Stored data =
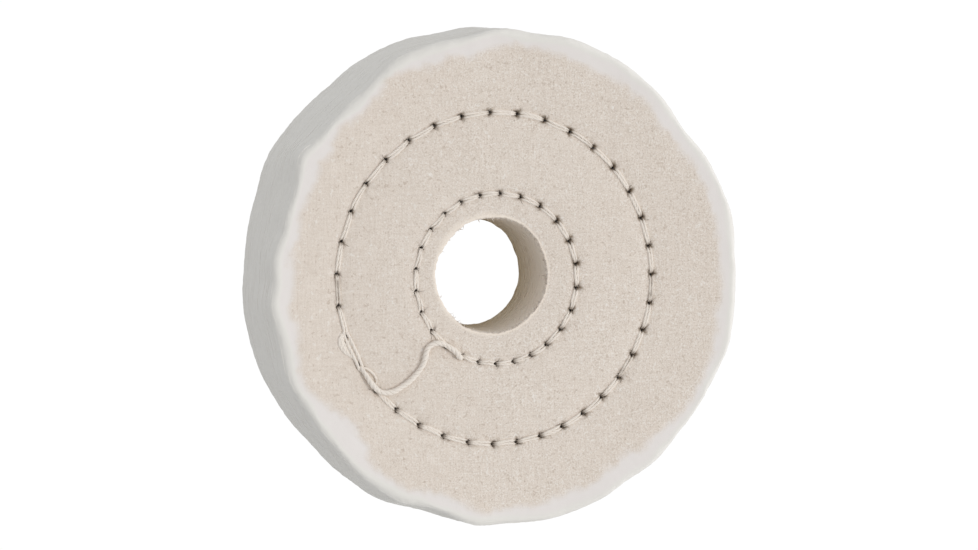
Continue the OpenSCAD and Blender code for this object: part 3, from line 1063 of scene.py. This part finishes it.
def add_world():
    """A white background for the camera, and softer, slightly cool light on the wheel."""
    world = bpy.data.worlds.new("studio")
    bpy.context.scene.world = world
    world.use_nodes = True
    nodes, links = world.node_tree.nodes, world.node_tree.links
    out = nodes["World Output"]
    seen, lit = nodes["Background"], nodes.new("ShaderNodeBackground")
    seen.inputs["Color"].default_value = (1, 1, 1, 1)
    seen.inputs["Strength"].default_value = 1.02
    lit.inputs["Color"].default_value = (0.97, 0.98, 0.99, 1)
    # much less light from below
    way = nodes.new("ShaderNodeSeparateXYZ")
    links.new(nodes.new("ShaderNodeTexCoord").outputs["Generated"], way.inputs[0])
    below = nodes.new("ShaderNodeMapRange")
    below.inputs["From Min"].default_value, below.inputs["From Max"].default_value = -1.0, 0.0
    below.inputs["To Min"].default_value, below.inputs["To Max"].default_value = 0.08, 0.70
    links.new(way.outputs["Z"], below.inputs["Value"])
    links.new(below.outputs["Result"], lit.inputs["Strength"])
    path, switch = nodes.new("ShaderNodeLightPath"), nodes.new("ShaderNodeMixShader")
    links.new(path.outputs["Is Camera Ray"], switch.inputs[0])
    links.new(lit.outputs[0], switch.inputs[1])
    links.new(seen.outputs[0], switch.inputs[2])
    links.new(switch.outputs[0], out.inputs["Surface"])


def add_camera():
    """The photo's view: from the left of the front face, a little above it."""
    azimuth, elevation, distance = math.radians(-18.5), math.radians(3.0), 0.42
    back = Vector((math.sin(azimuth) * math.cos(elevation),
                   -math.cos(azimuth) * math.cos(elevation), math.sin(elevation)))
    right = Vector((math.cos(azimuth), math.sin(azimuth), 0))
    aim = Vector((0, -HALF_T * MM, 0)) - right * 0.0005
    data = bpy.data.cameras.new("camera")
    data.lens, data.sensor_width = 97.2, 36.0
    data.clip_start, data.clip_end = 0.01, 20.0
    camera = bpy.data.objects.new("camera", data)
    camera.location = aim + back * distance
    camera.rotation_mode = "QUATERNION"
    camera.rotation_quaternion = (-back).to_track_quat("-Z", "Y")
    bpy.context.scene.collection.objects.link(camera)
    bpy.context.scene.camera = camera


add_floor()
add_world()
add_camera()
area_light("key", (0.68, -1.05, -0.10), (0, 0, 0), 0.45, 5.2, (1.0, 0.985, 0.96))
area_light("edge", (0.9, -0.02, 0.1), (0, 0, 0), 0.35, 1.9, (0.96, 0.98, 1.0))
bpy.context.scene.view_settings.view_transform = "Standard"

What you should do = Gather up every line from the listing above in which the word "scene" occurs.

Correct answer =
Continue the OpenSCAD and Blender code for this object: part 3, from line 1063 of scene.py. This part finishes it.
    bpy.context.scene.world = world
    bpy.context.scene.collection.objects.link(camera)
    bpy.context.scene.camera = camera
bpy.context.scene.view_settings.view_transform = "Standard"